Shares of auto-industry supplier Magna International (MGA -0.51%) were trading higher on Friday, after the company reported fourth-quarter earnings that beat Wall Street's expectations.
As of 1:15 p.m. EST, Magna's shares were up about 10.2% from Thursday's closing price.
Magna reported fourth-quarter and full-year 2020 earnings before the U.S. markets opened on Friday, and they were good: Net income was up 68% from a tough year-ago quarter, to $738 million, and adjusted earnings per share ($2.83) and revenue ($10.12 billion) both beat Wall Street's estimates.
Like most of its peers and most of the global automakers, Magna had a challenging first half of 2020. The company had to idle and then restart over 300 factories worldwide amid the COVID-19 pandemic, and its own sales were hurt further as automakers cut their pre-pandemic production plans with sales uncertain.

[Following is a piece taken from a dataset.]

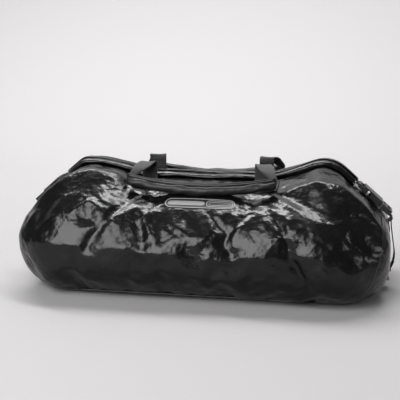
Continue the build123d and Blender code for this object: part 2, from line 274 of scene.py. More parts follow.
# %% Coated tarpaulin
def tarpaulin(name, colour, facets, depth, rough):
    """Glossy film over a scrim: crumple, a faint print of the weave, and scuffs."""
    material, tree, shader = new_finish(name, colour, rough)
    shader.inputs["Specular IOR Level"].default_value = 0.33
    folds = group_node(tree, crumple_group, Facets_per_metre=facets, Warp=0.7)
    scuffs = group_node(tree, scuff_group, Patch_scale=10.0, Share=0.45)
    parts = place(tree, "ShaderNodeSeparateXYZ", {0: place(tree, "ShaderNodeTexCoord").outputs["Object"]})
    scrim = group_node(tree, weave_group, Across=parts.outputs["X"], Along=parts.outputs["Z"],
                       Threads_per_metre=620.0)
    relief = bump(tree, folds.outputs["Height"], 1.0, depth)
    relief = bump(tree, scrim.outputs["Height"], 0.10, 0.0001, relief)
    relief = bump(tree, scuffs.outputs["Grain"], 0.12, 0.0002, relief)
    tree.links.new(relief, shader.inputs["Normal"])
    worn = tuple(min(1.0, c * 1.8 + 0.004) for c in colour)
    tint = blend_colours(tree, scuffs.outputs["Mask"], colour, worn)
    tree.links.new(tint, shader.inputs["Base Color"])
    dull = math_node(tree, "MULTIPLY", scuffs.outputs["Mask"], 0.22)
    grain = math_node(tree, "MULTIPLY", scuffs.outputs["Grain"], 0.10)
    total = math_node(tree, "ADD", math_node(tree, "ADD", dull, grain), rough - 0.05, clamp=True)
    tree.links.new(total, shader.inputs["Roughness"])
    return material


bag_cloth = tarpaulin("bag cloth", (0.0026, 0.0026, 0.0028), 58.0, 0.0011, 0.24)
flat_cloth = tarpaulin("patch cloth", (0.0050, 0.0050, 0.0053), 40.0, 0.0004, 0.27)
weld_cloth = tarpaulin("weld band", (0.012, 0.012, 0.0125), 60.0, 0.0004, 0.20)
print("tarpaulin finishes:", bag_cloth.name, flat_cloth.name, weld_cloth.name)

# %% Webbing, sleeve cloth and thread
def woven(name, colour, threads, rough, coords="UV"):
    """Ribbed weave. Ribbons carry their own map in metres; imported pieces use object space."""
    material, tree, shader = new_finish(name, colour, rough)
    if coords == "UV":
        parts = place(tree, "ShaderNodeSeparateXYZ", {0: place(tree, "ShaderNodeTexCoord").outputs["UV"]})
        across, along = parts.outputs["X"], parts.outputs["Y"]
    else:
        parts = place(tree, "ShaderNodeSeparateXYZ", {0: place(tree, "ShaderNodeTexCoord").outputs["Object"]})
        across, along = parts.outputs["Y"], parts.outputs["Z"]
    threadwork = group_node(tree, weave_group, Across=across, Along=along, Threads_per_metre=threads)
    scuffs = group_node(tree, scuff_group, Patch_scale=40.0, Share=0.5)
    dark = tuple(c * 0.45 for c in colour)
    tint = blend_colours(tree, threadwork.outputs["Shade"], dark, colour)
    tint = blend_colours(tree, scuffs.outputs["Mask"], tint, tuple(c * 2.0 + 0.01 for c in colour))
    tree.links.new(tint, shader.inputs["Base Color"])
    relief = bump(tree, threadwork.outputs["Height"], 0.8, 0.0004)
    relief = bump(tree, scuffs.outputs["Grain"], 0.3, 0.0002, relief)
    tree.links.new(relief, shader.inputs["Normal"])
    shader.inputs["Sheen Weight"].default_value = 0.15
    return material


webbing = woven("webbing", (0.010, 0.010, 0.0105), 620.0, 0.62)
webbing_packed = woven("webbing, packed pieces", (0.010, 0.010, 0.0105), 620.0, 0.62, coords="Object")
thread = woven("black thread", (0.03, 0.03, 0.031), 3000.0, 0.55, coords="Object")
pale_thread = woven("pale thread", (0.42, 0.42, 0.41), 3000.0, 0.6, coords="Object")
sleeve_cloth = tarpaulin("sleeve cloth", (0.0040, 0.0040, 0.0043), 90.0, 0.0005, 0.40)
print("woven finishes:", webbing.name, thread.name, pale_thread.name)


# %% Moulded plastic, metal, foam and the label's print
def plain_finish(name, colour, rough, grain, depth, metallic=0.0, coat=0.0, wear=0.2):
    """A solid material with fine grain, uneven gloss and paler worn patches."""
    material, tree, shader = new_finish(name, colour, rough, coat=coat, metallic=metallic)
    scuffs = group_node(tree, scuff_group, Patch_scale=60.0, Share=wear)
    worn = tuple(min(1.0, c * 1.5 + 0.012) for c in colour)
    tree.links.new(blend_colours(tree, scuffs.outputs["Mask"], colour, worn), shader.inputs["Base Color"])
    where = place(tree, "ShaderNodeTexCoord").outputs["Object"]
    fine = place(tree, "ShaderNodeTexNoise", {"Vector": where, "Scale": grain, "Detail": 3.0})
    tree.links.new(bump(tree, fine.outputs[0], 0.35, depth), shader.inputs["Normal"])
    uneven = math_node(tree, "MULTIPLY", fine.outputs[0], 0.16)
    tree.links.new(math_node(tree, "ADD", uneven, rough - 0.08, clamp=True), shader.inputs["Roughness"])
    return material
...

The good news is that the second half of the year, and the fourth quarter in particular, were a lot better. Better-than-expected global auto production was the main reason that Magna beat expectations in the fourth quarter; a successful cost-reduction effort also helped.
Magna also had some nice wins in the quarter, including a deal to build electric-vehicle start-up Fisker's (FSR 2.64%) upcoming new SUV under contract. It also entered into a new joint venture with Korean giant LG Electronics that will manufacture a series of electric-vehicle components for global automakers.
That's why the stock is up today.
Magna's 2021 guidance was also good. It said that auto investors should expect:
- Revenue between $40 billion and $41.6 billion. (2020: $32.65 billion.)
- Adjusted EBIT margin between 7.1% and 7.5%. (2020: 5.1%.)
- Net income between $2.1 billion and $2.3 billion. (2020: $757 million.)
- Capital spending of about $1.6 billion. (2020: $1.1 billion.)
("Adjusted EBIT" is earnings before interest and tax, or EBIT, "adjusted" to exclude one-time items.)